John Tutchin

John Tutchin (c.1660/1664 – 23 September 1707) was a radical Whig controversialist and gadfly English journalist (born in Lymington, Hampshire), whose The Observator and earlier political activism earned him multiple trips before the bar. He was of a Puritan background and held strongly anti-Catholic views.

The Bloody Assizes

In 1685 he wrote Poems on several occasions. With a pastoral. To which is added, a discourse of life at the same time that he was beginning his agitation against the possible accession of James II of England. He joined in the Monmouth Rebellion that year and was tried by Judge Jeffreys during the Bloody Assizes. Jeffreys mocked Tutchin's verse from the bench and sentenced him to:

  1. seven years in prison,
  2. a fine of 100 marks,
  3. a surety for a lifetime of good behavior,
  4. to be whipped through all of the market towns of Devonshire once a year.

Tutchin, facing this sentence, appealed to be hanged, instead. His punishment became a cause célèbre among the Whig and Tory partisans, with the result that he was released after a year. He then married Elizabeth Hickes, the daughter of a Puritan minister who had been vocal and active in the anti-Jacobite causes.

The arrival of William III of Orange pleased Tutchin, and he wrote An heroick poem upon the late expedition of His Majesty to rescue England from popery, tyranny, and arbitrary government in 1689. William was not, however, republican enough, and Tutchin's political philosophy was moving toward overt republicanism. However, Tutchin was rewarded for his Williamite support, and possibly for his role in the Monmouth Rebellion and Bloody Assizes, by being appointed a minor post in the victualling office.

Tutchin was convinced, throughout his life, that corruption was rampant and that people were trying to defraud the government or serve an anti-English master, and in 1699 he was rewarded with £12 for his officious "saving so much of the bloody pickle which drained from the casks and binns which hold the flesh at the Victualling Office." This was indicative, in a sense, of Tutchin's terrier-like concern. At the same time, he grew disaffected by William's Dutch courtiers and wrote, in 1700 The Foreigners. It was a very poor poem filled with xenophobia that outlined a Lockean position on the social contract and suggested that William was not a valid sovereign. Tutchin was arrested, but, because he had slightly disguised the proper names of the figures he lampooned, the poem could be pronounced a "seditious libel," but Tutchin could not be tried for sedition. Daniel Defoe answered Tutchin with The True-Born Englishman.

The Observator

John Tutchin began The Observator in 1702, and it would continue past his death. The paper was shrill in its denunciations of Queen Anne and her Tory ministries. He and Defoe quarreled in their public writings, with Defoe representing a more Puritan stripe of the whig party and Tutchin the more democratic and Cromwellian side, and several authors would mention the two names together (including Alexander Pope, who has Defoe standing above a prostrate Tutchin in The Dunciad). The paper was written in dialogue form, where "Observator" or "Mr. Observator" and "Countryman" speak to one another.
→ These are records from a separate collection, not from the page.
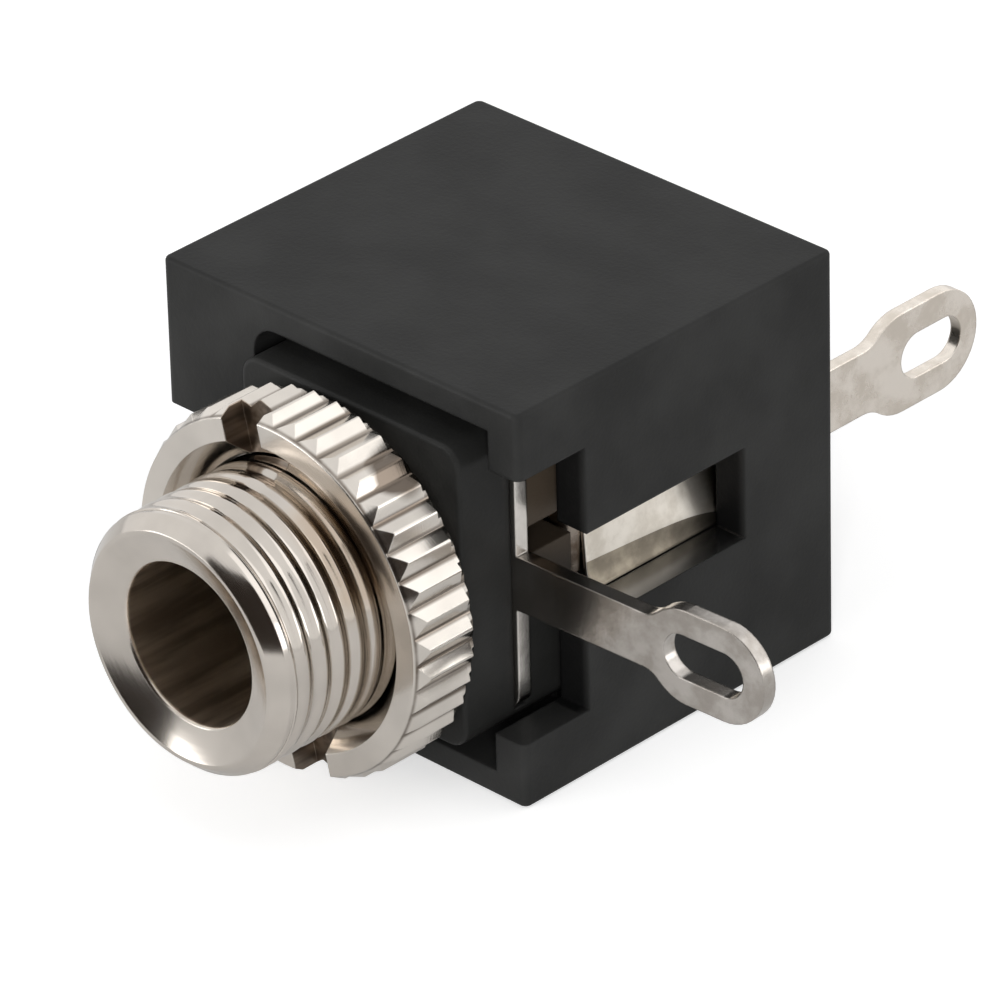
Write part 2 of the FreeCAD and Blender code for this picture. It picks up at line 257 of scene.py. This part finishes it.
class Finish(Tree):
    """A procedural material: its Principled shader and its node tree."""

    def __init__(self, name, colour, roughness, metallic=0.0, specular=0.5):
        self.material = bpy.data.materials.new(name)
        self.material.use_nodes = True
        super().__init__(self.material.node_tree)
        self.shader = self.nodes["Principled BSDF"]
        self.put("Base Color", (*colour, 1.0))
        self.put("Roughness", roughness)
        self.put("Metallic", metallic)
        self.put("Specular IOR Level", specular)
        self.material.diffuse_color = (*colour, 1.0)

    def put(self, name, value):
        """Sets or links one input of the shader."""
        self.feed(self.shader.inputs[name], value)

    def place(self):
        """Position on the part in metres."""
        return self.node("ShaderNodeTexCoord", {}, [], "Object")

    def axes(self):
        """The position's three numbers in millimetres."""
        values = {"Vector": self.place(), "Scale": 1 / MM}
        place = self.node("ShaderNodeVectorMath", {"operation": "SCALE"}, values)
        return [self.node("ShaderNodeSeparateXYZ", {}, [place], out) for out in "XYZ"]

    def stretch(self, vector, scale):
        """A place scaled by its own factor on each axis."""
        return self.node("ShaderNodeMapping", {"vector_type": "POINT"}, {"Vector": vector, "Scale": scale})

    def noise(self, vector, scale, detail, rough=0.5):
        """Smooth noise between 0 and 1."""
        values = {"Vector": vector, "Scale": scale, "Detail": detail, "Roughness": rough}
        return self.node("ShaderNodeTexNoise", {}, values, "Fac")

    def relief(self, height, distance, strength, edge):
        """Bump from a height, over softly rounded edges; distance and edge radius are in millimetres."""
        values = {"Height": height, "Distance": distance * MM, "Strength": strength}
        values["Normal"] = self.node("ShaderNodeBevel", {"samples": 6}, {"Radius": edge * MM})
        self.put("Normal", self.node("ShaderNodeBump", {}, values))

    def wear(self, obj):
        """Puts the material on an object; its faces keep their material numbers if it has none yet."""
        if len(obj.data.materials):
            obj.data.materials.clear()
        obj.data.materials.append(self.material)


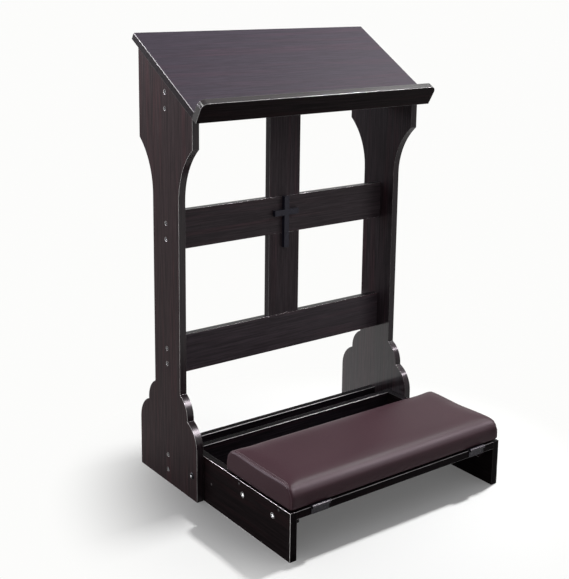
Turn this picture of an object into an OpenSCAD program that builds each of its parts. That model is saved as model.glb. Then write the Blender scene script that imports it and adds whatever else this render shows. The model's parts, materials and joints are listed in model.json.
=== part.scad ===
// Folding prayer chair: a desk on two shaped side panels, and a padded kneeler
// that swings up between their feet. X runs across, -Y is the front, Z is up.
// Inside the modules, y = 0 is the plane of the rails, and in_frame() moves
// everything so that the origin is the middle of the footprint, on the floor.

/* [Boards] */
// Thickness of every board
board_t = 15; // [12:0.5:18]
// Width across the two side panels
body_w = 560; // [480:1:640]
// Height of a rail, and of the rails' planks
rail_h = 78; // [60:1:90]
// Width of the upright slat in the middle
slat_w = 78; // [50:1:120]

/* [Side panels] */
// Depth of a panel at its foot
foot_d = 220; // [206:1:240]
// Height of the foot's upright edge
foot_edge_h = 105; // [80:1:120]
// Radius of the foot's lower curve
foot_curve_r = 55; // [48:1:64]
// Radius of the foot's upper curve
foot_shoulder_r = 48; // [40:1:56]
// Setback of the step between the two curves
foot_step_in = 34.5; // [28:0.5:40]
// Height of the upright stretch at that step
foot_step_h = 4; // [2:0.5:12]
// Depth of the column
column_d = 97; // [84:1:110]
// Depth of the head that carries the desk
head_d = 198; // [186:1:206]
// Height at which the hollow neck starts
neck_z = 590; // [560:1:610]
// Radius of the hollow neck
neck_r = 140; // [110:1:170]

/* [Desk] */
// Width of the desk board and its ledge
desk_w = 577; // [570:1:600]
// Length of the desk board along its slope
desk_len = 257; // [245:1:270]
// Slope of the desk in degrees
desk_slope = 30.5; // [24:0.5:34]
// Height of the desk board's lower front edge
desk_front_z = 758; // [745:1:790]
// Overhang of the desk board in front of the panels
desk_lip = 12.9; // [6:0.1:20]
// Height of the ledge, square to the slope
ledge_h = 44; // [30:1:60]
// Radius of the ledge's upper corners
ledge_corner_r = 13; // [5:0.5:20]

/* [Rails] */
// Height of the bottom rail's lower edge
bottom_rail_z = 5; // [3:1:20]
// Height of the lower rail's lower edge
lower_rail_z = 231; // [225:1:250]
// Height of the cross rail's lower edge
cross_rail_z = 486; // [460:1:510]

/* [Cross] */
// Height of the cross
cross_h = 109; // [90:1:130]
// Span of the cross's arms
cross_span = 60; // [40:1:75]
// Width of the cross's bars
cross_bar_w = 12; // [8:0.5:16]
// Thickness of the cross
cross_t = 9; // [5:0.5:12]
// Distance from the top of the cross to the top of its arms
cross_arm_drop = 28; // [20:1:45]

/* [Kneeler] */
// Length of the kneeler's side boards, from the front to the pivot
kneeler_reach = 300; // [270:1:320]
// Height of the kneeler's box
kneeler_h = 94; // [86:1:100]
// Gap between a kneeler side and the panel beside it
kneeler_gap = 1; // [0.6:0.1:2]
// Depth of the deck board under the pad
deck_d = 198; // [180:1:205]
// Height of the pivot, which is also the radius of the rounded rear corner
pivot_z = 50; // [46:1:50]
// Distance of the pivot behind the front edge of the foot
pivot_in = 18; // [14:1:22]
// Distance of the kneeler's rear edge behind the pivot
kneeler_tail = 38; // [34:1:40]
// Width of a square cleat under the deck
cleat_w = 20; // [16:1:24]
// Length of a cleat
cleat_len = 158; // [140:1:170]

/* [Pad] */
// Depth of the pad over its bulging sides
pad_d = 210; // [196:1:212]
// Height of the pad at its crown
pad_h = 48; // [36:1:50]
// Side clearance between the pad and the panels
pad_gap = 1; // [0.8:0.1:3]
// Thickness of the pad's board
pad_board_t = 9; // [6:0.5:12]
// Thickness of the cover where it wraps the pad's board
pad_skirt_t = 4; // [3:0.5:6]
// Amount by which the pad's sides are drawn in at the bottom
pad_tuck = 8; // [4:0.5:10]
// Rise of the crown above the pad's upper edges
pad_crown = 7; // [3:0.5:9]
// Plan radius of the pad's corners
pad_corner_r = 24; // [18:1:32]

/* [Hardware] */
// Radius of a rail screw's shank
screw_r = 2.5; // [2:0.1:3]
// Radius of a rail screw's head
screw_head_r = 4; // [3.4:0.1:5]
// Length of a rail screw
screw_len = 50; // [40:1:60]
// Distance between the two screws in one rail end
screw_pitch = 32; // [24:1:40]
// Radius of a dowel
dowel_r = 4; // [3:0.5:5]
// Radius of the pivot bolt
bolt_r = 4; // [3:0.5:5]
// Radius of the pivot bolt's head
bolt_head_r = 7; // [6:0.5:9]
// Radial clearance of the pivot bolt in its bores
bolt_fit = 0.06; // [0.03:0.01:0.1]
// Width of a hinge
hinge_w = 40; // [30:1:50]
// Distance from a kneeler side to the hinge beside it
hinge_in = 31; // [20:1:60]
// Radius of a hinge's barrel
barrel_r = 3.2; // [2.8:0.1:4]
// Radius of a hinge's pin
pin_r = 1.4; // [1:0.1:1.6]
// Thickness of a hinge's leaf
leaf_t = 1.5; // [1:0.1:2]

/* [Hidden] */
$fn = 96;

// One overrun serves every cut that has to pass through a face
overrun = 1;
// Radial and end clearance of a screw or dowel in its hole
hole_gap = 0.1;

// Places across the width
panel_in_x = body_w / 2 - board_t;
rail_len = body_w - 2 * board_t;
kneeler_x = panel_in_x - kneeler_gap;
deck_x = kneeler_x - board_t;

// Outline of a side panel
foot_step_z = foot_edge_h + sqrt(pow(foot_curve_r, 2) - pow(foot_curve_r - foot_step_in, 2));
shoulder_z = foot_step_z + foot_step_h;

// The desk, whose slope starts at the lower front edge of its board
desk_front_y = -head_d / 2 - desk_lip;
function desk_under(y) = desk_front_z + (y - desk_front_y) * tan(desk_slope);
desk_rear_z = desk_front_z + desk_len * sin(desk_slope) + board_t * cos(desk_slope);
// The top rail's front arris stays this far below the desk board
top_rail_gap = 0.5;
top_rail_z = desk_under(-board_t / 2) - top_rail_gap - rail_h;

// The cross stands with its top level with the cross rail's
cross_z = cross_rail_z + rail_h + overrun - cross_h;

// The kneeler, its pivot and the edges of its boards
pivot_y = -foot_d / 2 + pivot_in;
kneeler_front_y = pivot_y - kneeler_reach;
kneeler_rear_y = pivot_y + kneeler_tail;
deck_z = kneeler_h - board_t;
rear_rail_in = 2;
rear_rail_y = kneeler_rear_y - rear_rail_in - board_t;
deck_mid_z = kneeler_h - board_t / 2;
cleat_z = deck_z - cleat_w;
cleat_front_in = 20;
cleat_y = kneeler_front_y + cleat_front_in;

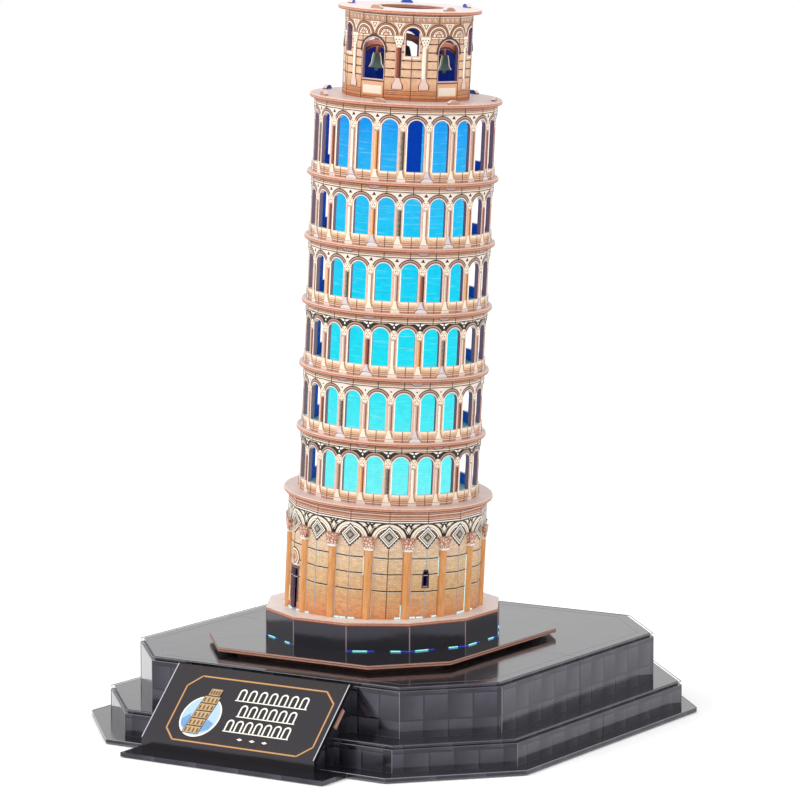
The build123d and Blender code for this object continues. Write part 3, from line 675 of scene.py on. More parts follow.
def loggia(pr, k, j):
    ap = LOG_R * math.cos(math.pi / LOG_N)
    H = LOG_R * math.sin(math.pi / LOG_N)
    zb, zt = RING_H[k - 2], RING_H[k - 1] - T
    P0 = panel(LOG_PH + STEP * j, ap)
    P = lambda u, v, d: P0(u, zb + v, d)
    top = zt - zb
    ww, w0, w1 = (6.8, 4.2, 25.3) if k == 7 else (6.9, 4.6, 20.3)
    wr = ww / 2 / math.cos(math.pi / LOG_N) + 0.02
    sp = w1 - ww / 2
    edge = H - wr                                   # half width of the board between two windows
    vf = w1 + 2.35                                  # underside of the frieze
    own_tab = k >= 3 and (j % 3) == UPS[k - 1]      # a tab of the wall below stands in this foot
    low_tab = k <= 6 and (j % 3) == 3 - UPS[k]      # a tab of the wall above hangs in this head
    # frieze: thin mouldings over a dark line
    pr.rect(P, -H, H, vf - 0.02, vf + 0.24, DARK, 0.06)
    pr.rect(P, -H, H, vf + 0.30, vf + 0.70, CREAM, 0.05)
    pr.rect(P, -H, H, vf + 0.78, vf + 0.92, MAUVE, 0.05)
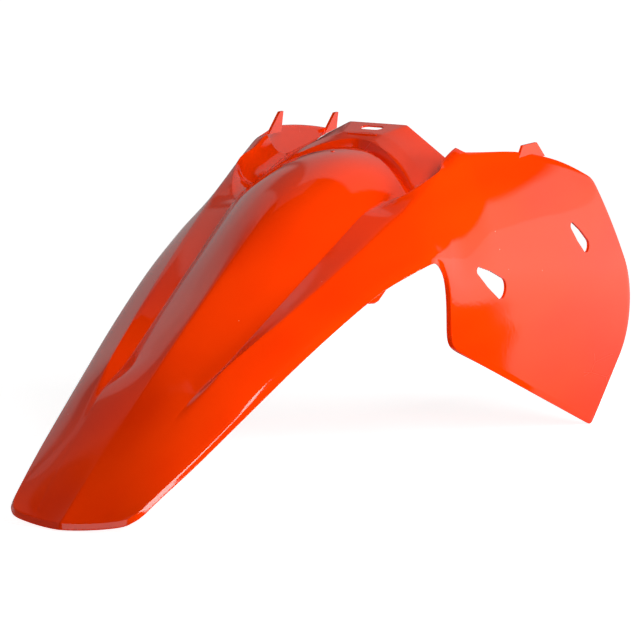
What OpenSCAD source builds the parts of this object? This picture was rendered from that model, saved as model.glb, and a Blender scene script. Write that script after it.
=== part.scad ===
// Rear fender of an off-road motorcycle: a blade that widens from the tail to a domed
// seat end, a raised shoulder down each side, a slotted seat flange ahead of a groove,
// and the right side panel, all moulded in one piece with an even wall.
// +Y runs to the front of the motorcycle, +X to its right and +Z up. The origin is the
// centre of the mounting slot on the flange's upper face.

/* [Shell] */
// Thickness of the moulded wall
wall = 3; // [2.4:0.1:3.6]
// Depth of the turned-down lip along the lower edges of the blade
lip = 5.8; // [4:0.1:9]
// Outward flare of that lip, in degrees
lip_flare = 31; // [10:1:40]
// Depth of the turned-down lip across the tail
tail_lip = 6.5; // [4:0.5:9]
// Width of the rim turned in around the wheel arch
arch_rim = 7.5; // [5:0.5:10]

/* [Blade] */
// Distance from the tail tip to where the blade starts to level out into the dome
waist_y = 400; // [380:1:420]
// Slope of the centre line at the tail, in degrees
tail_slope = 35; // [32:0.5:38]
// Slope of the centre line at the waist, in degrees
waist_slope = 29.7; // [27:0.1:32]
// Half width of the blade at the tail
tail_half = 69; // [60:1:76]
// How much the blade widens on each side, as a share of its length
edge_flare = 0.158; // [0.14:0.002:0.18]
// Slope of the lower edges, in degrees
edge_slope = 26.8; // [25:0.1:28]
// How far the corners of the tail sit ahead of its tip
tail_rake = 19; // [8:1:28]
// Radius of the corners of the tail in plan
tail_round = 12; // [4:1:18]
// Sag of the tail's edge between its tip and its corners
tail_sag = 4; // [2:0.5:6]
// Distance from the tail tip to where the right edge starts to swell out to the panel
swell_y = 390; // [380:1:400]

/* [Dome] */
// Distance from the tail tip to the front edge of the dome on the centre plane
dome_y = 577; // [570:1:584]
// Slope of the centre line at that edge, in degrees
dome_slope = -4; // [-8:0.5:4]
// Half width of the dome at the foot of its front edge
dome_half = 88; // [84:1:92]
// How far the front edge runs back from the centre to its foot
dome_bulge = 46; // [36:1:52]
// How far the front edge falls from the centre to its foot
dome_drop = 38; // [32:1:44]
// Width of the groove between the dome and the flange
groove_gap = 13; // [9:1:16]
// Depth of the groove below the edge of the dome
groove_depth = 8; // [5:1:12]
// Height of the flange's rear rim above the edge of the dome
rim_step = 7; // [4:1:11]

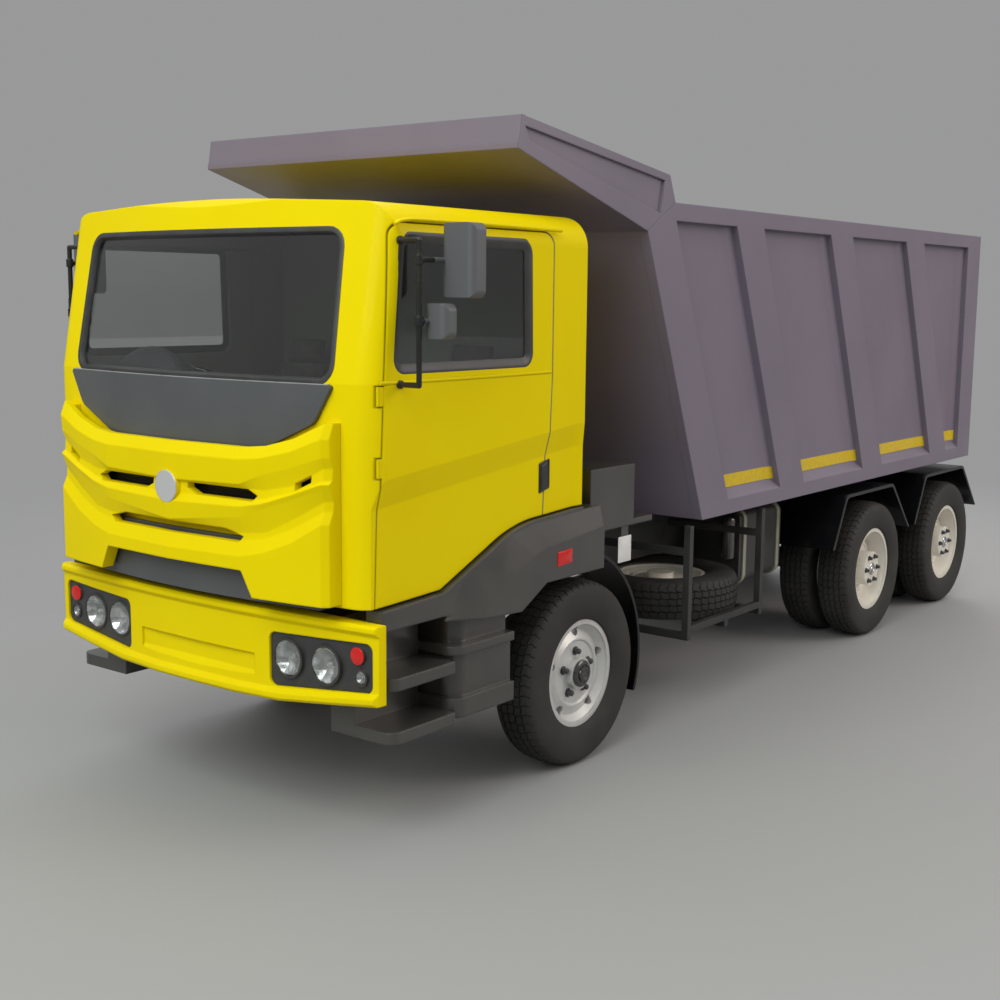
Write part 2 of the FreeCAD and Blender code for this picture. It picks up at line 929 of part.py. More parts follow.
def tyre(name, outer_face, y, edge):
    """Tyre of revolution with a flat tread and sloping shoulders, on a rim of an edge radius."""
    crown = s.tyre_radius
    seat = edge + s.rim_seat
    inner_face = outer_face - s.tyre_wide
    shoulder = s.tyre_wide * SHOULDER_SHARE
    widest = seat + (crown - seat) * WIDEST_SHARE
    corners = [
        (inner_face + shoulder, seat),
        (outer_face - shoulder, seat),
        (outer_face, widest),
        (outer_face - shoulder * ROLL_SHARE, crown - shoulder),
        (outer_face - shoulder, crown),
        (inner_face + shoulder, crown),
        (inner_face + shoulder * ROLL_SHARE, crown - shoulder),
        (inner_face, widest),
    ]
    return turned(name, corners, y, wheel_z)


def rim(name, outer_face, y, edge, dish, hub):
    """Rim band and its disc, dished by a depth, with a lip round the disc and a hollow hub."""
    shoulder = s.tyre_wide * SHOULDER_SHARE
    thick = s.rim_thick
    low = outer_face - s.tyre_wide + shoulder
    high = outer_face - shoulder
    disc_x = high - dish
    well_x = disc_x - thick * 2
    well = edge * WELL_SHARE
    plate = edge * PLATE_SHARE
    lip = s.disc_lip
    hub_radius, hub_low, hub_high, bore = hub
    hub_section = [
        (hub_high, hub_radius),
        (hub_high, 0),
        (hub_high - thick, 0),
        (hub_high - thick, bore),
        (hub_low, bore),
        (hub_low, hub_radius),
    ]
    section = [
        (low, edge - thick),
        (low, edge),
        (high, edge),
        (high, edge - thick * 2),
        (high - thick, edge - thick * 2),
        (well_x + thick, well),
        (disc_x + lip, plate),
        (disc_x + lip, plate - lip),
        (disc_x, plate - lip * 2),
        (disc_x, hub_radius),
        *hub_section,
        (disc_x - thick, hub_radius),
        (disc_x - thick, plate - thick / 2),
        (well_x, well - thick / 2),
        (well_x, edge - thick),
    ]
    return turned(name, section, y, wheel_z)


FRONT_HOLES = 5
DRIVE_HOLES = 3


def hand_holes(name, span, y, ring, radius, count):
    """Cutters for the hand holes round a wheel's disc, the first one at the top."""
    holes = []
    for number in range(count):
        angle = 2 * math.pi * number / count
        hole_y = ring * math.sin(angle) + y
        hole_z = ring * math.cos(angle) + wheel_z
        holes.append(rod(f"{name}_{number}", "x", span, hole_y, hole_z, radius))
    return holes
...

In December 1703, The Observator was arraigned for scandalous libel on Parliament. In May 1704, Tutchin fled to France briefly to escape being seized. He contacted Robert Harley and sought his aid. Harley was a Tory, but he was also in contact with various Whig politicians and attempting to strike a middle line. (He was, for example, a friend to John Arbuthnot, who was an avowed enemy of Tutchin.) Tutchin was found guilty, but the conviction was overthrown on a technicality, as the evidence had been improperly presented. A number of Tory statesmen, MPs, and writers thought that the mistake in the proceedings had been intentional.

After he returned to England, Tutchin continued to rail at Jacobites and French agents everywhere. He accused the Navy of secretly supplying food for the French Navy. This got him arrested again. John Churchill, 1st Duke of Marlborough wrote in a letter to Harley, of the matter, "If I can't have justice done me, I must find some friend that will break his and the printer's bones." Whether he did so or not, something terrible did happen to Tutchin in prison. He was beaten severely and died of his injuries in custody on 23 September 1707.

While The Observator, in particular, was a noted venue for anti-Jacobite opinion, Tutchin's tendency toward paranoid-seeming fears and suspicions about the government had gotten him few contemporary friends. Even after his death under suspicious circumstances, he was not widely mourned, and Alexander Pope, in particular, memorialized him viciously in The Dunciad a full seventeen years after his death, where he has the publisher Edmund Curll given a gift of a tapestry by Dulness showing the fates of dunces, where the whipping of Tutchin through the west country is a featured panel.